On Thursday morning, the council voted to loosen the standards for how it charges Veolia for liquidated damages and now union members are voting on whether to accept the company's contract offer. Phoenix bus drivers are expected to vote from 11 a.m. to 6 p.m. Thursday, with votes tallied by 7 p.m. If members ratify, bus service is expected to get back to normal Friday morning.

Bus service in Phoenix on Veolia routes was hovering around 26 percent of normal levels Thursday morning.

Council members voting in favor of amending Veolia's contract said they did so because it was a policy change the city had already been considering for months and because they hoped it would end the strike. Councilmen Jim Waring and Sal DiCiccio dissented. Vice Mayor Michael Johnson was absent from the vote; he was on a plane returning from a conference in Washington, D.C.

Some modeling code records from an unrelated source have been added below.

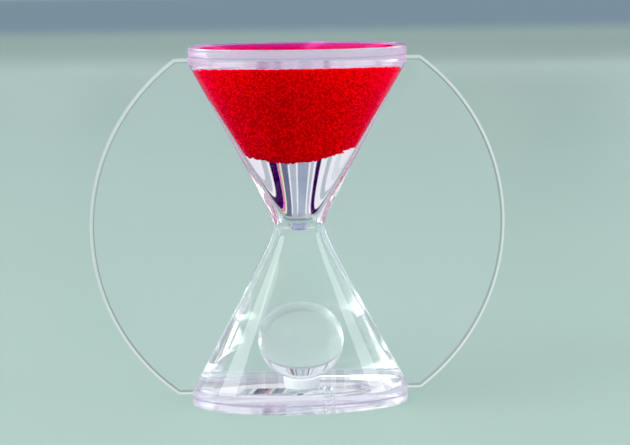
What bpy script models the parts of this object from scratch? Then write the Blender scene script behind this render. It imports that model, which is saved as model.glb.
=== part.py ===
"""A desk timer: a clear oval hourglass, filled with liquid and floating red beads, between two clear wings.

Metres, +Z up. The origin is on the table, under the middle of the base. The wings lie in the XZ plane.
A height along the hourglass is given as its rise above the waist, which is negative in the lower cone.
"""

import math

import bmesh
import bpy

# Driving dimensions
HEIGHT = 0.119
FLANGE_HALF_WIDTH = 0.036
FLANGE_HALF_DEPTH = 0.0215
NECK_HALF_WIDTH = 0.0085
NECK_HALF_DEPTH = 0.0062
NECK_ROUNDING = 0.0035
WALL = 0.0025
END_WALL = 0.004
LID_THICKNESS = 0.003
LIP_HEIGHT = 0.0022
SPIGOT_DEPTH = 0.0029
LID_EDGE_RADIUS = 0.0005
GAP = 0.0003

DISC_THICKNESS = 0.0012
DISC_LEDGE = 0.0008
BOSS_RADIUS = 0.0024
BOSS_HEIGHT = 0.0026
BOSS_CHAMFER = 0.0002
ORIFICE_RADIUS = 0.0018

WING_RADIUS = 0.069
WING_THICKNESS = 0.003
WING_FLAT_DROP = 0.0037
WING_EDGE_RADIUS = 0.0012

BALL_RADIUS = 0.0130
BALL_RISE = -0.0391
SEAT_RADIUS = 0.0055
SEAT_CUP_DEPTH = 0.0007
FILL_PLUG_RADIUS = 0.0015
FILL_PLUG_PLACE = (0.0078, -0.005)

HEAP_RISE = 0.0222
HEAP_SLOPE = 0.475
HEAP_ROUNDING = 0.012
HEAP_TILT = 0.065
CLUMP_RADIUS = 0.0013
CLUMP_HALF_HEIGHT = 0.0025

# How finely round shapes are divided
SEGMENTS = 48
CONE_ROWS = 7
WALL_ROWS = 3
BALL_ROWS = 8
WING_ARC_STEPS = 30
SHARP_ANGLE = math.radians(35)

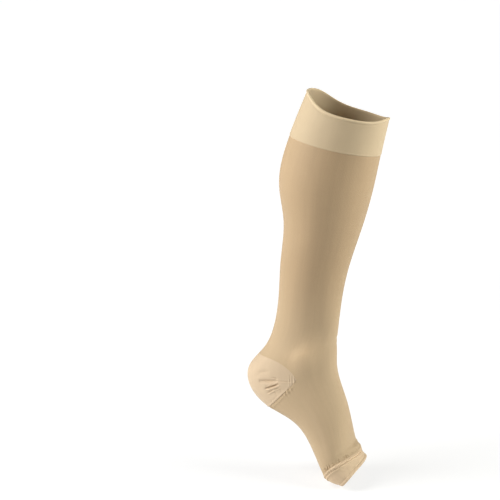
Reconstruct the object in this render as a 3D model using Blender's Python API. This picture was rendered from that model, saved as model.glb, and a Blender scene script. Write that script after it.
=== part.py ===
"""Open-toe knee-high compression stocking for a left leg, hollow, in the shape it has when it is worn
with the knee a little bent and the heel lifted: the leg leans back and the foot stands on its ball.

The stocking is one knitted tube in five parts, each of them a solid here:

    top_band     doubled welt under the knee, with a rolled rim
    leg          tapered tube from the calf to the ankle
    heel_pocket  short-row cup let into the back of the tube, pointed at both sides
    foot         tube from the heel to the toe joints
    toe_band     doubled, turned hem round the open toe

Metres, +Z up, +X towards the toes, +Y towards the outer side of the leg.
The origin is the middle of the top opening.

A point on the cloth has two coordinates: ALONG, the distance in millimetres down the middle of the
tube from its highest section, and AROUND, the angle in degrees from the front, positive outwards.
"""

import math
from collections import namedtuple

import bmesh
import bpy
import numpy as np

for old_object in list(bpy.data.objects):
    bpy.data.objects.remove(old_object, do_unlink=True)


# ---------------------------------------------------------------------------------------------
# Driving dimensions, in millimetres and degrees
# ---------------------------------------------------------------------------------------------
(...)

Councilman Tom Simplot said he felt the city's current standards for assessing liquidated damages were too strict and could put the city at legal risk. He was prepared to vote in favor of the item when it was first discussed late last year, he said.

But the strike that has stranded or inconvenienced tens of thousands of Valley Metro bus riders makes "the support of this change even more timely," Simplot said.

Councilwoman Thelda Williams also voted in favor of the contract change, though reluctantly.

She wanted to get the buses back on the road to serve the public, but "we are being manipulated and I don't like that either," Williams said.

Some council members were concerned that it looked like the city was paying Veolia to end the strike by relaxing standards for liquidated damages. Not only will Phoenix receive less money in liquidated damages because of the changes, but the city also will pay the company more than $700,000 because the amendments are retroactive to July 1, 2011.

"The implication is now it's the City Council's fault" for not ending the strike, Waring said.

The council was set to discuss the contract changes on March 21, but Mayor Greg Stanton moved the vote to Thursday in an effort to end the strike.

Stanton said the city had been discussing liquidated damages "separate and apart" from the strike and at the end of the day, ending the strike was about "helping the working people of this city."

About 310 Tempe workers are also on strike. ATU 1433 Financial Secretary Michael Cornelius said a sticking point remains with Tempe drivers' contract, including "drastically" higher costs for health care compared with Phoenix drivers. But he said union leaders want to allow drivers to weigh Veolia Tempe's proposal. If the Tempe contract is approved Friday, he expects Tempe bus service to be restored on Saturday.